In Samarkand’s UNESCO conference room, a 10-meter-long Qing Dynasty (1644-1911) scroll painting was brought to life through high technology. An Era in Jinling, once a fragile relic in Nanjing, East China’s Jiangsu Province, unfurled in ultra-HD animation, revealing 533 digital living figures walking around crowded markets, ferrying goods along rivers, and pausing to share tales under the light of lanterns.
Medea Ekner, director-general of the International Council of Museums (ICOM), said she hopes China’s Deji Art Museum can “share your practices internationally.” Yannick Lintz, head of the Guimet National Museum of Asian Arts in France, called the animation an “interactive film-like experience” that she hopes to replicate.
Their enthusiasm signals a turning point: China has not merely digitized heritage; it has redefined how the world’s museums can breathe life into the past.
The challenge is universal: How can museums attract young people? China’s response is elegantly logical. The museum’s scroll exhibition lets viewers zoom into a tea-house where dialogue shifts with cursor movement or pull back to watch seasonal winds ripple across the Qinhuai River.

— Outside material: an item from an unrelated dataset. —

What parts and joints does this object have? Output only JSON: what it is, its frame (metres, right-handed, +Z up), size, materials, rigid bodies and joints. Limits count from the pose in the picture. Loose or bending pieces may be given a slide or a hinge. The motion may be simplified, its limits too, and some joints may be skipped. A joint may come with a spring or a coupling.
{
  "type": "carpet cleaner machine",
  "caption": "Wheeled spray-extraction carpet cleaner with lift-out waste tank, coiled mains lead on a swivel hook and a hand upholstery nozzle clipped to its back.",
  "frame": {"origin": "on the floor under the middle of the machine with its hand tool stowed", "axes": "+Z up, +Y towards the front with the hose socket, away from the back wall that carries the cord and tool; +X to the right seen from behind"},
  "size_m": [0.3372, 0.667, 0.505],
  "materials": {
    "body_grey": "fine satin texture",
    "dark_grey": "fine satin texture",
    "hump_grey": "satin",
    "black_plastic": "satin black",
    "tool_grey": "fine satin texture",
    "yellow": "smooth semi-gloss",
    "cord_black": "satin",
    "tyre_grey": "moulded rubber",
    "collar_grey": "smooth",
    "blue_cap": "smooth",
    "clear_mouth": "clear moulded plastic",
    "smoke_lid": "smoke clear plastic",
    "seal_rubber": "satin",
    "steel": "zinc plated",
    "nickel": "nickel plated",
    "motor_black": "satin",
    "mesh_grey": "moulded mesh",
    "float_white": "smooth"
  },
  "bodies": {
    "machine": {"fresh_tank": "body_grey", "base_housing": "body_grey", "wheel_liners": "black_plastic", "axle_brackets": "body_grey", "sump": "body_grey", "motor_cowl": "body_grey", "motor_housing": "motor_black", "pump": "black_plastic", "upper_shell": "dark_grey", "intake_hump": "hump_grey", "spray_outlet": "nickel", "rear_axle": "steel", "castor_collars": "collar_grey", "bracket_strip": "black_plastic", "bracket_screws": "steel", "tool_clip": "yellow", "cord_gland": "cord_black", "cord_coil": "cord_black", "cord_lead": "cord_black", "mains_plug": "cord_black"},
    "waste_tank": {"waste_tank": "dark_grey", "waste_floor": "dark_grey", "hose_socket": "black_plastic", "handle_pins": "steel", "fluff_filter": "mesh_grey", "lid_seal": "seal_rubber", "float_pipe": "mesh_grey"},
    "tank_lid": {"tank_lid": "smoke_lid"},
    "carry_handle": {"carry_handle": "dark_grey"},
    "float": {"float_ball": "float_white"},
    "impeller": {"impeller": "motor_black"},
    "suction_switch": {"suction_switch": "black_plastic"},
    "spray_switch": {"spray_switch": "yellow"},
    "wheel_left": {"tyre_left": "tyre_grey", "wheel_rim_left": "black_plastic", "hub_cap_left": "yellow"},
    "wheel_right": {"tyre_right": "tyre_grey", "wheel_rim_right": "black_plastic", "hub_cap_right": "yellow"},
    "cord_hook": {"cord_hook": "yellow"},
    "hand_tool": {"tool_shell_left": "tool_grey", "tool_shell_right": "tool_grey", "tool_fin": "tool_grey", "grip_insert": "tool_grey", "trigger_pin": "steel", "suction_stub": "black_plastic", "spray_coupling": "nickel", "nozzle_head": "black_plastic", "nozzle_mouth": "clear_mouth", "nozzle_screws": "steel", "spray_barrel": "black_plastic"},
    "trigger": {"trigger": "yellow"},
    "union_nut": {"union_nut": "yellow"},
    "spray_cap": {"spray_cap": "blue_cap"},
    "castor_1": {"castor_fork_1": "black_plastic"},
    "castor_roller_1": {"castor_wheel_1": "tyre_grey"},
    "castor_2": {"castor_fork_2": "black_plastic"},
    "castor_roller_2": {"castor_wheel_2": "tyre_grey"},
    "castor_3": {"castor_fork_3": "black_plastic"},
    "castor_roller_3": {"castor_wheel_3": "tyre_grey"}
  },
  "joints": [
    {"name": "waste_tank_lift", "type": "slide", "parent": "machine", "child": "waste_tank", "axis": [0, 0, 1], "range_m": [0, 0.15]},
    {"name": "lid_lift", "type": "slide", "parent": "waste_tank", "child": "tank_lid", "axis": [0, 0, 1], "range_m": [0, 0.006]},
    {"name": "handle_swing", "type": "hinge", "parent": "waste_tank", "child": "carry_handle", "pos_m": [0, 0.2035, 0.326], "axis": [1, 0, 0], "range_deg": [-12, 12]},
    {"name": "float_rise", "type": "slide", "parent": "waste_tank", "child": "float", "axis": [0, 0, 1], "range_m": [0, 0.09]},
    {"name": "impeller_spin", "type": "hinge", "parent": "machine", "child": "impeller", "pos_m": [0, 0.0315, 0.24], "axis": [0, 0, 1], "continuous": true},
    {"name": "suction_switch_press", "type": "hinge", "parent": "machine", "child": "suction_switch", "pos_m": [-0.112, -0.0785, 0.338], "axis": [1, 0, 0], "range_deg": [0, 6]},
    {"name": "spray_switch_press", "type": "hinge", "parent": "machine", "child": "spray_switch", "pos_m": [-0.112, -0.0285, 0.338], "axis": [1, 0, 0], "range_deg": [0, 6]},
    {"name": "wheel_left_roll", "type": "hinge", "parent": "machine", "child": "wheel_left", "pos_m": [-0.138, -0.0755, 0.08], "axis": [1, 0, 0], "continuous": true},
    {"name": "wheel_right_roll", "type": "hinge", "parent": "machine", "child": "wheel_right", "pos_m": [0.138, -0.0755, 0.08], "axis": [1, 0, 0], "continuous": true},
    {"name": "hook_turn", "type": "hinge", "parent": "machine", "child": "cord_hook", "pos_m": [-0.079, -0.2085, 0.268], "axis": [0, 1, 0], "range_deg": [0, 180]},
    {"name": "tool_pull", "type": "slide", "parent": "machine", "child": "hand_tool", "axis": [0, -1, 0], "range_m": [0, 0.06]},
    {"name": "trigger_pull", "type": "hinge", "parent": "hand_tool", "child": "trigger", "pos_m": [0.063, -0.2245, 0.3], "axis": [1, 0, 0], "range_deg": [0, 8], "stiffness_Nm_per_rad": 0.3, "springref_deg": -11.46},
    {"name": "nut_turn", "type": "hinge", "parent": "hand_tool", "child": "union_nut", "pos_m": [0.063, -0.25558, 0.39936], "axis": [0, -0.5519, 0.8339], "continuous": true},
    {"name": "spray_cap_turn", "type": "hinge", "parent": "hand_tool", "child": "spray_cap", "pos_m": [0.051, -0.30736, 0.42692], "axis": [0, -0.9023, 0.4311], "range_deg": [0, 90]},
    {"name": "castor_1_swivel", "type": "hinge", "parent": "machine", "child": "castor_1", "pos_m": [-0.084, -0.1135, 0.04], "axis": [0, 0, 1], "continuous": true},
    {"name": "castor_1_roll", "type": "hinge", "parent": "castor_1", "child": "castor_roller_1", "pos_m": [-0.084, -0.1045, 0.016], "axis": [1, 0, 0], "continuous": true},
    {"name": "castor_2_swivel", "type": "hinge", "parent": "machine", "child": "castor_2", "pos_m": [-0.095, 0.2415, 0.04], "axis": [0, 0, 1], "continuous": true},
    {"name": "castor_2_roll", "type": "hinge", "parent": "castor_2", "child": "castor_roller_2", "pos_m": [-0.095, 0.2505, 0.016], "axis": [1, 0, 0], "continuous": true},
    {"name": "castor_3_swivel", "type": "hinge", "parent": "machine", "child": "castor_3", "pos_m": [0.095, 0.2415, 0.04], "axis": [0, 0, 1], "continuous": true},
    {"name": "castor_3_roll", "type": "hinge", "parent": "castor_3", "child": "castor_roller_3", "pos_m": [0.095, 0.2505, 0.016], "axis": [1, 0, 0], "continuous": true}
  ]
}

Time and space dissolve. Visitors do not observe history; instead, they can be part of it. According to the museum’s director Ai Lin, with a smart wristband and a mobile phone, visitors can “walk” into the painting and even interact with the people depicted therein.
This is not gimmickry but translation. China treats digitization as a contemporary dialect of an ancient tongue. The Palace Museum’s Virtual Forbidden City recreates dawn over the Meridian Gate; Dunhuang’s Digital Library Cave peels away centuries of sand.

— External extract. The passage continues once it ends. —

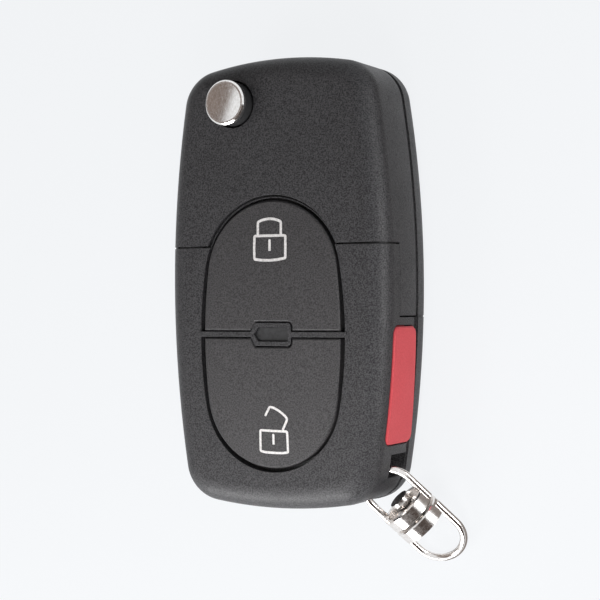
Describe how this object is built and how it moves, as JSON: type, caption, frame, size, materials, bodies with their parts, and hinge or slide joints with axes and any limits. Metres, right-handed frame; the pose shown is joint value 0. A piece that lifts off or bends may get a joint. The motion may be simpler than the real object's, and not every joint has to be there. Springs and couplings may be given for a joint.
{
  "type": "flip key remote shell",
  "caption": "Folding car key shell: two face buttons, red side button, sprung hinge button, flip-out steel blade and a swivel link for a key ring.",
  "frame": {"origin": "middle of the flat back face, which the key lies on, midway between the widest points of the two sides", "axes": "+Z out of the face buttons, +Y along the key towards the blade's hinge, +X towards the red side button"},
  "size_m": [0.0457, 0.0789, 0.0198],
  "materials": {
    "cover_black": "fine spark-eroded texture",
    "button_black": "soft satin",
    "alarm_red": "satin",
    "inner_plastic": "plain moulded",
    "mat_rubber": "matt",
    "smoked_window": "smoked, polished",
    "blade_steel": "milled",
    "hub_metal": "die-cast, dull",
    "cap_metal": "satin",
    "swivel_chrome": "polished",
    "sign_print": "pad-printed",
    "spring_steel": "drawn wire"
  },
  "bodies": {
    "casing": {"head_front_cover": "cover_black", "head_back_cover": "cover_black", "remote_front_cover": "cover_black", "remote_back_cover": "cover_black", "keypad_mat": "mat_rubber", "light_window": "smoked_window", "board_carrier": "inner_plastic", "transponder_plug": "inner_plastic", "head_screws": "spring_steel"},
    "lock": {"lock_button": "button_black"},
    "unlock": {"unlock_button": "button_black"},
    "alarm": {"alarm_button": "alarm_red"},
    "blade": {"blade_hub": "hub_metal", "key_blade": "blade_steel", "blade_pin": "spring_steel", "flip_spring": "spring_steel"},
    "release": {"release_stem": "inner_plastic", "release_cap": "cap_metal"},
    "link": {"swivel_inner_link": "swivel_chrome", "swivel_rivet": "swivel_chrome"},
    "ring_link": {"swivel_outer_link": "swivel_chrome"}
  },
  "joints": [
    {"name": "blade_flip", "type": "hinge", "parent": "casing", "child": "blade", "pos_m": [-0.00668, 0.02803, 0.0082], "axis": [0, 0, -1], "range_deg": [0, 180]},
    {"name": "release_press", "type": "slide", "parent": "blade", "child": "release", "axis": [0, 0, -1], "range_m": [0, 0.0018], "stiffness_N_per_m": 1500, "springref_m": -0.001, "deforming": ["flip_spring"]},
    {"name": "lock_press", "type": "slide", "parent": "casing", "child": "lock", "axis": [0, 0, -1], "range_m": [0, 0.0005], "stiffness_N_per_m": 2000, "springref_m": -0.0005},
    {"name": "unlock_press", "type": "slide", "parent": "casing", "child": "unlock", "axis": [0, 0, -1], "range_m": [0, 0.0005], "stiffness_N_per_m": 2000, "springref_m": -0.0005},
    {"name": "alarm_press", "type": "slide", "parent": "casing", "child": "alarm", "axis": [-1, 0, 0], "range_m": [0, 0.0005], "stiffness_N_per_m": 2000, "springref_m": -0.0005},
    {"name": "bail_swing", "type": "hinge", "parent": "casing", "child": "link", "pos_m": [0.01604, -0.03242, 0.00785], "axis": [0, 0, 1], "range_deg": [-35, 40]},
    {"name": "swivel_spin", "type": "hinge", "parent": "link", "child": "ring_link", "pos_m": [0.01889, -0.03597, 0.00538], "axis": [0.5507, -0.6849, -0.4772], "continuous": true}
  ]
}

Each project asks: How do you make silence speak? The answer lies in cultural confidence – the belief that heritage can endure reinterpretation. Where others fear AI will trivialize, Chinese curators see continuity. They hope to make heritage come alive with the vitality of modern technology.
As noted by experts from overseas museums, this innovative approach particularly resonates with younger audiences, paving new ways for museums to attract visitors and expand their educational impact.
In recent years, from high-precision restoration of cultural relics to metaverse exhibitions, Chinese cultural institutions have been steadily advancing the deep integration of technology and culture. This represents not only a technological innovation in the preservation and presentation of cultural heritage but also a striking practice of the philosophy to “let cultural relics and history speak.”
At the heart of the Chinese approach lies the interpretation of traditional wisdom through contemporary language, empowering cultural inheritance with technology, and revitalizing cultural heritage in the digital age.
The global sharing of China’s experience reflects the contemporary imperative of civilizational exchange and mutual learning.
The global sharing of China’s experience reflects the imperative of civilizational exchange. At UNESCO, China’s initiatives have served as key references in AI-museum discussions, while institutions like the Guimet have expressed interest in collaboration. This demonstrates that leveraging technology to promote heritage can reach across borders.
Against globalization’s backdrop, China contributes expertise openly, joining nations to explore new preservation pathways and inject cultural vitality into a shared future. Digitalization is not mere layering of technology, but a profound transformation in cultural expression.
China’s gift to UNESCO is a method: preserve respectfully, transform innovatively and share generously.